Leading up to the start of the program, sales enablement professionals can share the designed format and intended benefit with learners. Having this information available for learner’s prior to the program can be of great help in motivating learners to participate in the program. It also encourages the learner to take the time before the program starts to talk to other reps and consider the unique knowledge that they can then bring into the program.

In addition, after the program traditionally concludes, sales enablement professionals can use different strategies to continue to engage the learner with the information. Implementing strategies like ongoing group discussions can be useful for learners to discuss their successes or issues after applying the knowledge or skills gained in the learning program. This can also be a great opportunity for enablement professionals to assist with any collective issues and to coach further on techniques or strategies that learners can use to help enhance adoption and success.

Sales enablement professionals can also learn how the well program and new information was received and adopted by the learners through intermittent surveys, interviews, and observations.

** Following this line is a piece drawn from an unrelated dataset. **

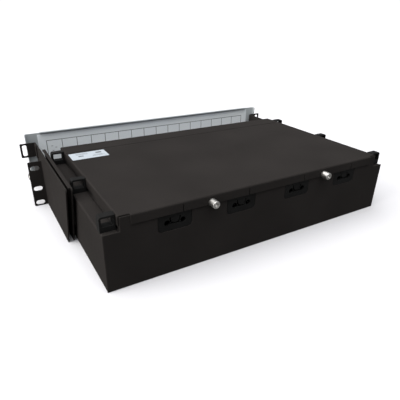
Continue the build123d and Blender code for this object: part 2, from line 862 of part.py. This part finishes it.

Collecting this post-program information can give more insight and detailed ways that the enablement professionals can continue to improve the learning program to better engage or meet the needs of the learners.

How a learning program is designed is influential in determining how well it will be adopted by learners. To create a program that convinces and influences how learners will work in the future, it needs to be based on an understanding of the learner’s needs and expand beyond the traditional scope of a learning program. With an understanding of how these factors play a role in learners’ engagement, sales enablement professionals can design programs that will more effectively sell the benefit of adoption.